Hellerau ist ein Stadtteil, früher Vorort von Dresden und die erste deutsche Gartenstadt.
Die Idee
Fußend auf dem Gartenstadtgedanken von Ebenizer Howard, gründete der Unternehmer Karl Schmidt 1909 in der Nähe von Dresden die Gartenstadtsiedlung Hellerau zusammen mit dem Neubau seiner "Dresdner Werkstätten für Handwerkskunst". Die Einheit von Wohnen und Arbeit, Kultur und Bildung, in einem von der Lebensreform geprägten Organismus, ist der gebaute Anspruch der Gartenstadt Hellerau.
Der von Karl Schmidt beauftragte Architekt Richard Riemerschmid plante den Bau der Werkstätten und dazu eine Wohnsiedlung, mit Kleinstwohnhäusern für die Arbeiter, geräumigen Landhäusern, Markt, Geschäften, Wasch- und Badehaus, Praxen, Ledigenwohnheim, Schule und Schülerwohnheim. Heinrich Tessenow, Hermann Muthesius und Curt Frick gehören mit zu den renommierten Architekten, die in Hellerau ganze Straßenzüge beplanten.

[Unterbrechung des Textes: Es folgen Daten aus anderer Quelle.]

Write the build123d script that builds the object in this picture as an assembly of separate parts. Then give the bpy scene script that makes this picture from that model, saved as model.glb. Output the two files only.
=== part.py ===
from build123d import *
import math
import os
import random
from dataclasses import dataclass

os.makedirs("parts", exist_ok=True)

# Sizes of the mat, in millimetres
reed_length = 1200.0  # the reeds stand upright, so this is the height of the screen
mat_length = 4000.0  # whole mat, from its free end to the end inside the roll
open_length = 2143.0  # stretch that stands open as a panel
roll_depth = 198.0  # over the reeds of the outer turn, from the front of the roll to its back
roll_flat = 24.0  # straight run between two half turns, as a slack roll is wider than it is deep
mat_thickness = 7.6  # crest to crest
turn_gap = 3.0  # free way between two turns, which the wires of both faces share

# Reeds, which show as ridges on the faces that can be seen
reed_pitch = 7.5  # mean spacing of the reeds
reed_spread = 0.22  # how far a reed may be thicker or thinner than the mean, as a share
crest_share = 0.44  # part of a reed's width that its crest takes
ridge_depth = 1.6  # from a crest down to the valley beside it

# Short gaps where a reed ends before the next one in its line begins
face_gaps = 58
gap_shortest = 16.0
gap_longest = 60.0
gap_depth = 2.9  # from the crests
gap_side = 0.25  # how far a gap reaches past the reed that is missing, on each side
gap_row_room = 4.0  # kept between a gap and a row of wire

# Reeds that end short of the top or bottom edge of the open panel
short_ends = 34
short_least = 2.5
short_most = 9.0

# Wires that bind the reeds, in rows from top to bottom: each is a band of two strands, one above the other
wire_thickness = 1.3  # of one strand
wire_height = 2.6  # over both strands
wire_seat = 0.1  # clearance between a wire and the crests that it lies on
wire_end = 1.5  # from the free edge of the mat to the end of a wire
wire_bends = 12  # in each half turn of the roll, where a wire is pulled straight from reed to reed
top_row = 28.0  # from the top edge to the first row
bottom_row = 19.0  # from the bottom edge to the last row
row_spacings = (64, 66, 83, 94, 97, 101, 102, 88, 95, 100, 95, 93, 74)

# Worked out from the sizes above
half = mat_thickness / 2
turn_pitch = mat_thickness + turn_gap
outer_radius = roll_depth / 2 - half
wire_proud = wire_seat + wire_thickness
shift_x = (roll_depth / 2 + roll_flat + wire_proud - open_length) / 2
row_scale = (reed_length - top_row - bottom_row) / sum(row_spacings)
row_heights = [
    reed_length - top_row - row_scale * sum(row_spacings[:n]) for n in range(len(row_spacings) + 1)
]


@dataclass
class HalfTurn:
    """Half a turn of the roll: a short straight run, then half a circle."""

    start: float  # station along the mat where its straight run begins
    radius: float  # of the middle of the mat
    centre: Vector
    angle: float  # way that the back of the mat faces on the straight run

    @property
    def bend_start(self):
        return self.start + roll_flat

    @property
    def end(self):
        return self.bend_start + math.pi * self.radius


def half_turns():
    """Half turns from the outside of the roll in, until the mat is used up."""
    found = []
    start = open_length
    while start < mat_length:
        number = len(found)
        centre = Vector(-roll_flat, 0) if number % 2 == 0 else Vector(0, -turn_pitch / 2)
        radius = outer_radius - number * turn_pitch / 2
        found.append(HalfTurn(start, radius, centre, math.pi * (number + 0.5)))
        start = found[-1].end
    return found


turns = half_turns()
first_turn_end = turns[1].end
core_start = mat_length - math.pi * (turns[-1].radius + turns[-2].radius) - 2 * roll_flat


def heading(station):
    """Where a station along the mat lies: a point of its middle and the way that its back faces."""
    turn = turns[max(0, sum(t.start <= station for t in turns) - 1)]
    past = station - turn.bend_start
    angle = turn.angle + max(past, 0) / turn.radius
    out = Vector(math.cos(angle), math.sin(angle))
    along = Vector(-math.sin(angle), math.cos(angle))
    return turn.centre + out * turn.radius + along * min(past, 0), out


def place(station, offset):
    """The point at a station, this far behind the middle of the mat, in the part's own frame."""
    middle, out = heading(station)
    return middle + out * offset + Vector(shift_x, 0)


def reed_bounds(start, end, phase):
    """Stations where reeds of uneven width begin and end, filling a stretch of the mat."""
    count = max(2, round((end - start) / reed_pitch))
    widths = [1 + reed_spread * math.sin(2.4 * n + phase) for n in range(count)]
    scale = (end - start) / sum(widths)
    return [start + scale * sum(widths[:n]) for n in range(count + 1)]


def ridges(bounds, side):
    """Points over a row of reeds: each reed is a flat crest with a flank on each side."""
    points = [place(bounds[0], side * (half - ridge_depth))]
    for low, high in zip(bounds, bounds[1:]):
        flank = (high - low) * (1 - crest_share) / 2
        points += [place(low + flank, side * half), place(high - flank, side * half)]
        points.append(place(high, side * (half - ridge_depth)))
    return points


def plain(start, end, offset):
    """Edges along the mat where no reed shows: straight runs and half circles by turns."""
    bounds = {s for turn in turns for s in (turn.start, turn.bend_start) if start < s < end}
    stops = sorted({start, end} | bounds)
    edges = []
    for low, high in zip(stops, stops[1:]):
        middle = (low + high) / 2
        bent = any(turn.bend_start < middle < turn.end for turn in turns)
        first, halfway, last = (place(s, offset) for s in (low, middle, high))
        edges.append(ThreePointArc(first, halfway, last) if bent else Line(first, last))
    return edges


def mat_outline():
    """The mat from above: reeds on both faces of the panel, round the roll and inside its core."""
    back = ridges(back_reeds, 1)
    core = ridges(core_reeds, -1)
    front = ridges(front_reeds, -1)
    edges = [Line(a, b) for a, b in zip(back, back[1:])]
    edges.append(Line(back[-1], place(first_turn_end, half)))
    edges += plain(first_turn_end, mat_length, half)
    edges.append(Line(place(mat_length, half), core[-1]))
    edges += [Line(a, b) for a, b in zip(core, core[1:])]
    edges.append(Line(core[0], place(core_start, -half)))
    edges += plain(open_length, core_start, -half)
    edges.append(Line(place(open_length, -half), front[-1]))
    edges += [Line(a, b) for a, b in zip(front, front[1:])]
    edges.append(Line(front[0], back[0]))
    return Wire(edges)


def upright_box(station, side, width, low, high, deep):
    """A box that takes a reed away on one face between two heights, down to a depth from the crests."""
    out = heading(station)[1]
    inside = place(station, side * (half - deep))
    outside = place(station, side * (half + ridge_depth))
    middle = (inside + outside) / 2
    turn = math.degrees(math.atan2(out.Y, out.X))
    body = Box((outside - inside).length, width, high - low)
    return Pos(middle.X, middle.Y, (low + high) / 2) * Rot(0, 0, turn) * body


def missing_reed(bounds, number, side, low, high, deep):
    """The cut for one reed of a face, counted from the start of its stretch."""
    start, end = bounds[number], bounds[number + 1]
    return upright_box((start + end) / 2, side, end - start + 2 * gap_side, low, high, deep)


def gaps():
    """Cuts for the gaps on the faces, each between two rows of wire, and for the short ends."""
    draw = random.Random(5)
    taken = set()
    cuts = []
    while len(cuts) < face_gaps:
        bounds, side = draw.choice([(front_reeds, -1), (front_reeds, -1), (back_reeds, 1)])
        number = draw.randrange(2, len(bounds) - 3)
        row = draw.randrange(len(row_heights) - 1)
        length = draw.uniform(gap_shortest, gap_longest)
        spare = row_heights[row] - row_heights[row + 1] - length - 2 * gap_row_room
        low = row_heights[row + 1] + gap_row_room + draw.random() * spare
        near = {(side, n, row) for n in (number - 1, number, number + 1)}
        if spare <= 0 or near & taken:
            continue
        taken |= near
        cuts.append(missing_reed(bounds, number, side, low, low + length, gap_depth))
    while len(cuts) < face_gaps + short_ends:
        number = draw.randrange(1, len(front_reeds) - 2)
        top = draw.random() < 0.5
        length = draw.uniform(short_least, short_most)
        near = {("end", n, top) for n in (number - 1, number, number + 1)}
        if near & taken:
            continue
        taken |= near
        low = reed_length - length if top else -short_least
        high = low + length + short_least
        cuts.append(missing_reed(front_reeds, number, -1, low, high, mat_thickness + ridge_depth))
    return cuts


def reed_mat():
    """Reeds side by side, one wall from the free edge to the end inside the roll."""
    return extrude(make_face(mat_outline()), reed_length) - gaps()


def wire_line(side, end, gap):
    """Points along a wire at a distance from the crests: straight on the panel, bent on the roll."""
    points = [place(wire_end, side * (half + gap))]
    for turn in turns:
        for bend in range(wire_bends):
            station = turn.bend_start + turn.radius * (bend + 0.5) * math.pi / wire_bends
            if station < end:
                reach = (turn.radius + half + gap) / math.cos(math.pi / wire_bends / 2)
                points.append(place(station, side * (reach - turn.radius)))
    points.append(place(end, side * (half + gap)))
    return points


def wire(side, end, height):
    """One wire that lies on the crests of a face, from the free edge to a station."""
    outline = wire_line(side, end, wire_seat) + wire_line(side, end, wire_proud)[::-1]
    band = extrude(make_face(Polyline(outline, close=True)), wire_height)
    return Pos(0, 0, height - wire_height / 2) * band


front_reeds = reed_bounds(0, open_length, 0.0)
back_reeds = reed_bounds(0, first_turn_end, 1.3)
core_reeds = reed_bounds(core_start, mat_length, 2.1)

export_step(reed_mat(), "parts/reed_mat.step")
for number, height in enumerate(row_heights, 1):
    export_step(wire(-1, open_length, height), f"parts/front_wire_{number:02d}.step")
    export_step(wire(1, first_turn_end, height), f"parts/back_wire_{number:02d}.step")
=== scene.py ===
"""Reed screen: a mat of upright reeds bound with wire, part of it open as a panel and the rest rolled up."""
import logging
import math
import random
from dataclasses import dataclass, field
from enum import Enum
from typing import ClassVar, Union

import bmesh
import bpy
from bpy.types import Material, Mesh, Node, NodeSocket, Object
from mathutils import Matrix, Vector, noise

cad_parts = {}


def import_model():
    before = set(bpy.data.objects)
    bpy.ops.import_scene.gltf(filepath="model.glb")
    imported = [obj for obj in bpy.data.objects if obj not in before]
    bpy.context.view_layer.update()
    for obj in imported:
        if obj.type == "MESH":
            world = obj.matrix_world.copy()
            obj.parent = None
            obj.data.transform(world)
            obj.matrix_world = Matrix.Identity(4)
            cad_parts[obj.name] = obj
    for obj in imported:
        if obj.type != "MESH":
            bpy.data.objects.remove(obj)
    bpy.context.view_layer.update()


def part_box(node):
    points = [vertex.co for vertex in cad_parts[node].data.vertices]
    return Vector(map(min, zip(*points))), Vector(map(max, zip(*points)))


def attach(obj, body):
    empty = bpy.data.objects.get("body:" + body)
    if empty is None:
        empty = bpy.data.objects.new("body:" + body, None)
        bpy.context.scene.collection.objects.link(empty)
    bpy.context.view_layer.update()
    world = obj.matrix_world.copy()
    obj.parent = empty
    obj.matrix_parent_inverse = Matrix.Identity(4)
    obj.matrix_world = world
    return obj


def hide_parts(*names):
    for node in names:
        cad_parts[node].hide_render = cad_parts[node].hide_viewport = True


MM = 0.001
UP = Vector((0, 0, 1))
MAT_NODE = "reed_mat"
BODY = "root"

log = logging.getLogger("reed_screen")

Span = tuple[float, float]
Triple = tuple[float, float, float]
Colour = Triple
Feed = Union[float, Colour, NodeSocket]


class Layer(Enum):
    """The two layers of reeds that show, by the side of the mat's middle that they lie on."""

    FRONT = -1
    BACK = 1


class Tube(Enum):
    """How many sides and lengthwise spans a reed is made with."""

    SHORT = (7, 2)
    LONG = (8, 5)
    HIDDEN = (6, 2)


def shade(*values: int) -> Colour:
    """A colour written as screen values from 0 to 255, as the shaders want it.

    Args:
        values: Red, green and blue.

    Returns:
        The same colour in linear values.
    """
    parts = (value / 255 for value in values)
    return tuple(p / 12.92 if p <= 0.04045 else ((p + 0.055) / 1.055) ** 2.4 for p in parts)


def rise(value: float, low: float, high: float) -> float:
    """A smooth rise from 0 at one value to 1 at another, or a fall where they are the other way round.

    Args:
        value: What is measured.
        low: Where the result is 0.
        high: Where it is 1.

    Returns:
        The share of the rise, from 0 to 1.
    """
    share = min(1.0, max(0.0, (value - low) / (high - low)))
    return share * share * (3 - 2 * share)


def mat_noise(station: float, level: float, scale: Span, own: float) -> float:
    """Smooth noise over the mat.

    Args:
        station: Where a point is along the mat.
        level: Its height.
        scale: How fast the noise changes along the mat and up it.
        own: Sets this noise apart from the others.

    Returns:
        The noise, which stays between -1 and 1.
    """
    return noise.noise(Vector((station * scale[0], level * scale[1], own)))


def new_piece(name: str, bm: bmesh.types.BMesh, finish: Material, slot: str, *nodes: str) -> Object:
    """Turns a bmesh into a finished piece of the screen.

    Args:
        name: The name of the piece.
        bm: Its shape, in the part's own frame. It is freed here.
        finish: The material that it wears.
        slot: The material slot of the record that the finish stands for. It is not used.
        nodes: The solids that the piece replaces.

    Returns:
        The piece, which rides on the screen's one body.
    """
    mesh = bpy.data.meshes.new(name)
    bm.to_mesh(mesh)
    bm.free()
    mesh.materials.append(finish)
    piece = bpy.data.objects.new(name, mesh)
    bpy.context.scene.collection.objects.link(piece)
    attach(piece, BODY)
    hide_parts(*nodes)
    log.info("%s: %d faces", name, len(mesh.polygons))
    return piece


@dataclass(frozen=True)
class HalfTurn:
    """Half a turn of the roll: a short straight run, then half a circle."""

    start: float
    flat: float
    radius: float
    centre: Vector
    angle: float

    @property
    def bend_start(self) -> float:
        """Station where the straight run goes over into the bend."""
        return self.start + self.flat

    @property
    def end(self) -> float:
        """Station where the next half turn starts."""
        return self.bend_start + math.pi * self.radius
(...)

Reformbegeisterte aus ganz Europa kamen, um Zeuge der real praktizierten Lebensreform zu werden. Einige besuchten Hellerau nur für kurze Zeit, andere blieben.
Zu denjenigen die blieben, gehörte auch Emil Jaques-Dalcroze, ein Musikpädagoge aus der Schweiz, der mit Aufführungen seiner selbst entwickelten "Rhythmischen Gymnastik" in Deutschland Menschen zu begeistern suchte.

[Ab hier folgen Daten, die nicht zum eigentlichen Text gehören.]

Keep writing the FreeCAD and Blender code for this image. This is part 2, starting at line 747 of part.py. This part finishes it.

Wolf Dohrn, rechte Hand von Karl Schmidt und Umsetzter der Gartenstadtidee, beauftragte den damals jungen Architekten Heinrich Tessenow mit dem Bau der von Emil Jaques-Dalcroze benötigten "Bildungsanstalt für Rhythmische Gymnastik".
Das Festspielhaus
Mit dem Entwurf dieses Ensembles, dem gewaltigen Festspielhaus, den den brunnenbestandenen Vorplatz fassenden pavillongleichen Pensionshäusern, einer rückwärtigen Freiluftarena und den umlaufenden Licht- und Sonnenhöfen, setzte Tessenow bedingungslos die Vorstellungen von Emil Jaques-Dalcroze und die Bühnenentwürfe seines Bühnenbildners Adophe Appia um. In den Folgejahren bis 1914 versammelte sich hier zu den jährlich stattfindenden Festspielen die gesamte Kulturelite Europas: Upton Sinclair, Emil Nolde, George Bernhard Shaw, Franz Kafka, Oskar Kokoschka, Henry van den Velde, Stefan Zweig ... um nur einige zu nennen.

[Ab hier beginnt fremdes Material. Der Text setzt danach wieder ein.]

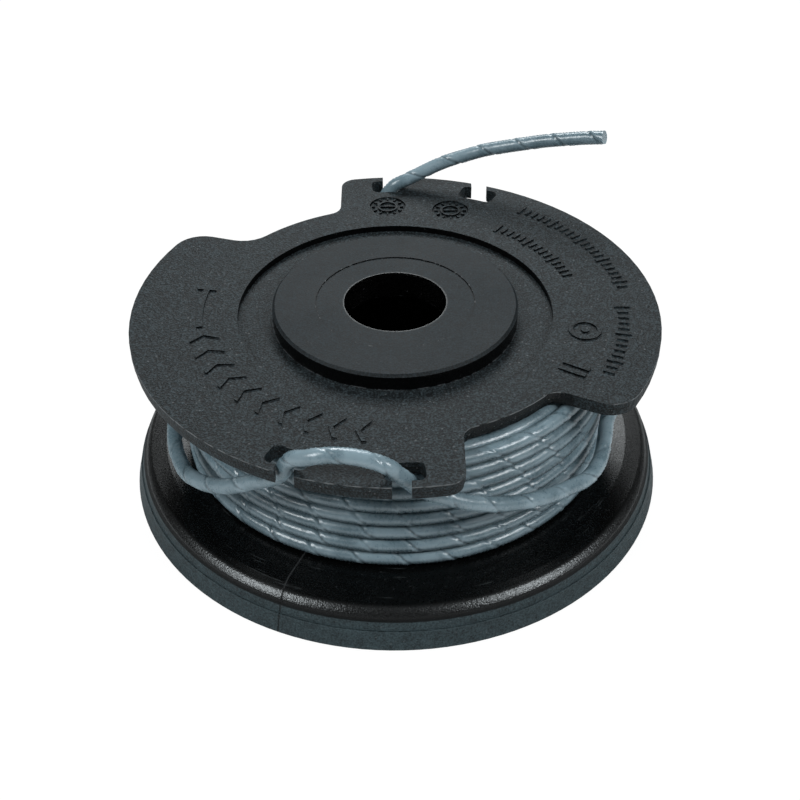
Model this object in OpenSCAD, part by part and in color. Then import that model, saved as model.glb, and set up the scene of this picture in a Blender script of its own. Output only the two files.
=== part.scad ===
// Line spool for a grass trimmer head: a one-piece moulded spool and its wound line.
// The rim of the lower flange stands on z = 0 and the spool's axis is the z axis.

/* [Upper flange] */
// Radius of the upper flange
plate_r = 31; // [29:0.5:33]
// Thickness of the upper flange
plate_t = 1.7; // [1.5:0.1:2]
// Radius of the two scoops in its edge
scoop_r = 23.1; // [22.6:0.1:23.5]
// Half width of the tabs beside the scoops
tab_half_w = 7.05; // [6.6:0.05:7.5]
// Direction of the front lobe's flank
front_flank_deg = -26; // [-28:1:-24]
// Distance of the front lobe's flank from the axis
front_flank_at = 6.4; // [6.2:0.1:6.6]
// Radius where the front lobe's flank meets its scoop
front_heel_r = 1.8; // [1.6:0.1:2]
// Direction of the back lobe's flank
back_flank_deg = -17; // [-19:1:-15]
// Distance of the back lobe's flank from the axis
back_flank_at = 8.7; // [8.5:0.1:8.9]
// Radius where the back lobe's flank meets its scoop
back_heel_r = 4; // [3.6:0.1:4.4]
// Radius of the tabs' outer corners
tab_corner_r = 2; // [1.5:0.1:2.5]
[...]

Ende der Sturm- und Drangzeit
Der Tod Wolf Dohrns und der Ausbruch des Ersten Weltkrieges beendete die Sturm- und Drangzeit Helleraus.
Mit einzelnen reformpädagogischen Konzepten und kulturellen Projekten konnte Hellerau in den Folgejahren kurzfristig noch an die anfänglichen Glanzzeiten anknüpfen.
Ende der dreißiger Jahre wurde die Bildungsanstalt für Rhythmische Gymnastik von den Nationalsozialisten in einen Kasernenhof umgebaut, und nach 1945 von den russischen Besatzungsmächten weiter militärisch genutzt.
Hellerau und das Festspielhaus heute
Mit zeitgenössischen Darbietungen und jungen kulturschaffenden Institutionen vor Ort entwickelt sich das Festspielhaus zunehmend zu einem der wichtigen Veranstaltungsorte in Dresden.
Die Deutschen Werkstätten knüpften in benachbarten neuen Werkhallen längst an ihre alte handwerkliche Traditionen an und sind international erfolgreich im hochwertigen Innenausbau tätig.
Die historischen Räumlichkeiten der Werkstätten sind ein Pool für Ingenieur- und Dienstleistungsunternehmen geworden, die sich der Nachhaltigkeit und Umweltverträglichkeit verschrieben haben.
Ganz Hellerau ist heute ein Flächendenkmal, nicht ausschließend, dass auch Modernes entsteht; ist es doch gerade die Tradition von Hellerau Neues und Zukunftsweisendes hervorzubringen.
Die "Interessengruppe Hellerau" wurde unter dem Dach des Kulturbundes der DDR gegründet, um das Architekturdenkmal zu schützen. 1990 wurde das "Bürgerkomitee Hellerau" gegründet, daraus entstand der Verein "Bürgerschaft Hellerau".